2 Defendant’s original Answer was filed on February 13, 2023. (ECF No. 19). having to request leave or file a stipulation as required by Rule 15. (See ECF No. 50, p. 1) (“Counsel incorrectly read this paragraph as allowing the amendment of his pleading by [July 1, 2023].”). Defendant’s proposed amended answer adds additional arguments and facts supporting the federal abstention and unjust enrichment defenses that were included in his original answer

(ECF No. 47 ¶¶ 94, 100) and adds one new defense based on a theory of quantum meruit (Id. ¶ 101). In addition, the proposed amended answer contains a jury demand, which Defendant did not include in his original Answer. (Id. ¶ 103). Plaintiff filed a response opposing the Motion on the grounds that it is procedurally deficient, Defendant’s new quantum meruit defense is legally futile, and the Motion fails to mention his new jury demand. (ECF No. 52).3 For the following reasons, Defendant’s Motion is DENIED. I. DISCUSSION Because requests for leave to amend pleadings and jury demands are governed by

different procedural rules, the Court will consider each issue separately. A. Leave to Amend Federal Rule of Civil Procedure 15(a) ordinarily governs the amendment of pleadings and provides that, when the court’s permission is needed, leave should be “freely given when justice so requires.” S & W Enters., L.L.C. v. SouthTrust Bank of Ala., NA, 315 F.3d 533, 535 (5th Cir. 2003) (quoting Fed. R. Civ. P. 15(a)). “When, however, a party seeks to amend pleadings in a fashion that would alter a deadline imposed by a scheduling order, Rule 15 is superseded by Rule 16, which requires good cause and the judge’s consent for modification.” T.O. v. Fort Bend

3 Defendant did not file a reply in support of his Motion, which he was permitted to do within seven days of Plaintiff’s Response. W.D. TEX. L.R. CV-7(e). Indep. Sch. Dist., 2 F.4th 407, 418 (5th Cir. 2021) (citing Fed. R. Civ. P. 16(b)(4)). To show good cause, “[a] party is required ‘to show that the deadlines cannot reasonably be met despite the diligence of the party needing the extension.’” Filgueira v. U.S. Bank Nat. Ass’n, 734 F.3d 420, 422 (5th Cir. 2013) (quoting Fahim v. Marriott Hotel Servs., Inc., 551 F.3d 344, 348 (5th Cir. 2008)). In analyzing the good cause requirement, courts look to four factors: “(1) the

explanation for the failure to timely move for leave to amend; (2) the importance of the amendment; (3) potential prejudice in allowing the amendment; and (4) the availability of a continuance to cure such prejudice.” E.E.O.C. v. Serv. Temps Inc., 679 F.3d 323, 334 (5th Cir. 2013). Because Defendant’s Motion was filed after the Court’s deadline for motions to amend or supplement pleadings, the Court will analyze his request under the stricter Rule 16 standard. First, Defendant’s explanation for missing the deadline for motions to amend pleadings is unsatisfactory. As stated, Defendant explains that he failed to request leave when he first filed his amended answer because he “incorrectly” believed that the Pretrial Scheduling Order allowed him to file amended pleadings, without requesting leave, by the July 1 deadline. (See ECF No.

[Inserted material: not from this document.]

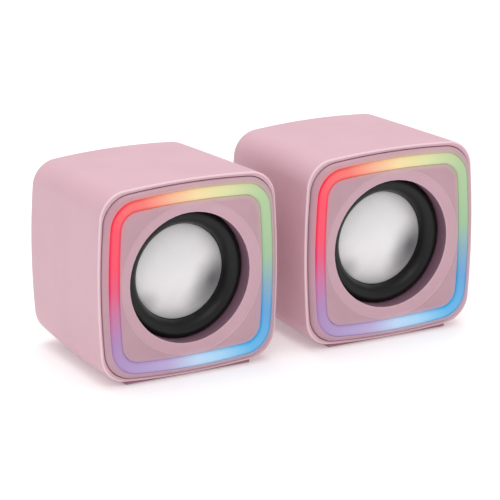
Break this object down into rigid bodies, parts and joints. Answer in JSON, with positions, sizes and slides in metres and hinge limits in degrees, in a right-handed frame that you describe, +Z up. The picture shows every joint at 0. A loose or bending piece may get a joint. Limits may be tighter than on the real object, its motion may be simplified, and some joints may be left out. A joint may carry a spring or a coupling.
{
  "type": "desktop speakers",
  "caption": "Pair of small powered desktop speakers: bowed cube cabinets with a lit ring around a full-range driver, a volume knob and sockets behind.",
  "frame": {"origin": "on the floor, under the middle of the pair's box", "axes": "+Z up, fronts face -Y, the satellite speaker is on -X and the main speaker on +X"},
  "size_m": [0.1708, 0.0722, 0.0797],
  "materials": {
    "cabinet_plastic": "fine matt moulded ABS, pink",
    "front_plastic": "fine matt moulded ABS, mauve pink",
    "rear_plastic": "matt moulded ABS, pink",
    "grip_rubber": "matt",
    "blackened_steel": "blackened",
    "diffuser": "milky satin acrylic",
    "white_board": "white solder mask",
    "led_resin": "clear resin",
    "foam": "closed cell foam",
    "pressed_steel": "zinc plated",
    "surround_rubber": "satin",
    "paper_cone": "coated paper",
    "cap_aluminium": "satin, fine grain",
    "coil_copper": "enamelled wire",
    "spider_cloth": "resin stiffened cloth",
    "plate_steel": "turned",
    "ferrite": "ground ferrite",
    "fibre_board": "pressed fibre",
    "plated_steel": "nickel plated",
    "lead_pvc": "insulation",
    "socket_nylon": "moulded nylon",
    "green_board": "green solder mask",
    "chip_epoxy": "moulded epoxy",
    "sink_aluminium": "extruded",
    "capacitor_can": "sleeved can",
    "button_plastic": "matt moulded ABS"
  },
  "bodies": {
    "main_speaker": {"right_shell": "cabinet_plastic", "right_foot_strips": "cabinet_plastic", "right_grip_pads": "grip_rubber", "right_rear_panel": "rear_plastic", "right_rear_screws": "blackened_steel", "right_front_bezel": "front_plastic", "right_light_ring": "diffuser", "right_led_board": "white_board", "right_leds": "led_resin", "right_baffle": "front_plastic", "right_gasket": "foam", "right_basket": "pressed_steel", "right_surround": "surround_rubber", "right_spider": "spider_cloth", "right_top_plate": "plate_steel", "right_magnet": "ferrite", "right_yoke": "plate_steel", "right_terminal_strip": "fibre_board", "right_driver_screws": "plated_steel", "right_driver_leads": "lead_pvc", "right_link_socket": "socket_nylon", "amp_board": "green_board", "board_screws": "plated_steel", "amp_chip": "chip_epoxy", "heat_sink": "sink_aluminium", "capacitors": "capacitor_can", "potentiometer": "plate_steel", "button_switch": "chip_epoxy", "audio_socket": "socket_nylon", "power_socket": "plated_steel"},
    "satellite_speaker": {"left_shell": "cabinet_plastic", "left_foot_strips": "cabinet_plastic", "left_grip_pads": "grip_rubber", "left_rear_panel": "rear_plastic", "left_rear_screws": "blackened_steel", "left_front_bezel": "front_plastic", "left_light_ring": "diffuser", "left_led_board": "white_board", "left_leds": "led_resin", "left_baffle": "front_plastic", "left_gasket": "foam", "left_basket": "pressed_steel", "left_surround": "surround_rubber", "left_spider": "spider_cloth", "left_top_plate": "plate_steel", "left_magnet": "ferrite", "left_yoke": "plate_steel", "left_terminal_strip": "fibre_board", "left_driver_screws": "plated_steel", "left_driver_leads": "lead_pvc", "left_link_socket": "socket_nylon"},
    "left_cone_assembly": {"left_cone": "paper_cone", "left_dust_cap": "cap_aluminium", "left_voice_coil": "coil_copper"},
    "right_cone_assembly": {"right_cone": "paper_cone", "right_dust_cap": "cap_aluminium", "right_voice_coil": "coil_copper"},
    "volume_control": {"knob_shaft": "plate_steel", "volume_knob": "front_plastic"},
    "light_button": {"light_button": "button_plastic"}
  },
  "joints": [
    {"name": "satellite_slide", "type": "slide", "parent": "main_speaker", "child": "satellite_speaker", "axis": [-1, 0, 0], "range_m": [0, 0.2]},
    {"name": "left_cone_travel", "type": "slide", "parent": "satellite_speaker", "child": "left_cone_assembly", "axis": [0, -1, 0], "range_m": [-0.002, 0.002], "stiffness_N_per_m": 1000, "deforming": ["left_surround", "left_spider"]},
    {"name": "right_cone_travel", "type": "slide", "parent": "main_speaker", "child": "right_cone_assembly", "axis": [0, -1, 0], "range_m": [-0.002, 0.002], "stiffness_N_per_m": 1000, "deforming": ["right_surround", "right_spider"]},
    {"name": "volume_turn", "type": "hinge", "parent": "main_speaker", "child": "volume_control", "pos_m": [0.0458, 0.0299, 0.049], "axis": [0, 1, 0], "range_deg": [-150, 150]},
    {"name": "light_press", "type": "slide", "parent": "main_speaker", "child": "light_button", "axis": [0, -1, 0], "range_m": [0, 0.0008], "stiffness_N_per_m": 1200, "springref_m": -0.0003}
  ]
}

50, p. 1). Given that the “good cause” standard requires the movant to show that they could not meet the Court’s deadline despite their “diligence,” Filgueira, 734 F.3d at 422, misreading the scheduling order is insufficient as an explanation. See Md. Manor Assocs. v. City of Hous., 816 F.Supp.2d 394, 401 (S.D. Tex. 2011) (stating that misunderstanding a scheduling order “does not establish good cause for filing an untimely motion for leave to amend”); see also S&W Enters., 315 F.3d at 536 (stating that “inadvertence,” as an explanation for failure to meet a scheduling order deadline, “is tantamount to no explanation at all”); Farm Life Ins. Co. v. Bryant, Nos. 3:18- cv-1628, 3:18-cv-1705, 2020 WL 2812866, at *5 (N.D. Tex. May 30, 2020) (“[M]ere inadvertence, ignorance, or misinterpretation of applicable rules does not constitute [good cause or] excusable neglect.”); 6A Charles Alan Wright & Arthur R. Miller, Federal Practice and Procedure § 1522.2 (3d ed.) (“Attorney neglect or inadvertence will not constitute good cause supporting modification.”). The first factor weighs against granting the Motion. Turning to the next factor, Defendant’s only argument regarding the importance of his proposed amendments is that they account for “the final divorce that was finalized between the

parties in State Court.” (ECF No. 50, p. 1). However, his proposed amended answer does not appear to contain any details regarding the parties’ finalized divorce. Indeed, it states that “[t]here is a pending divorce proceeding in Texas State Court that has jurisdiction over the support issues between Plaintiff and Defendant” and that “a proceeding covering support is already underway in State Court.” (ECF No. 47, p. 11) (emphasis added); (see also id. ¶¶ 7–8) (“[T]here is a pending divorce action in Texas State Court that covers issues of support and doctrines of Federal Abstention apply.”). The Court will not consider the importance of an amendment that does not appear in the proposed pleading. Meanwhile, Defendant does not make any argument about the importance of the

amendments that actually appear in his proposed amended answer. Accordingly, this factor also weighs against granting the Motion.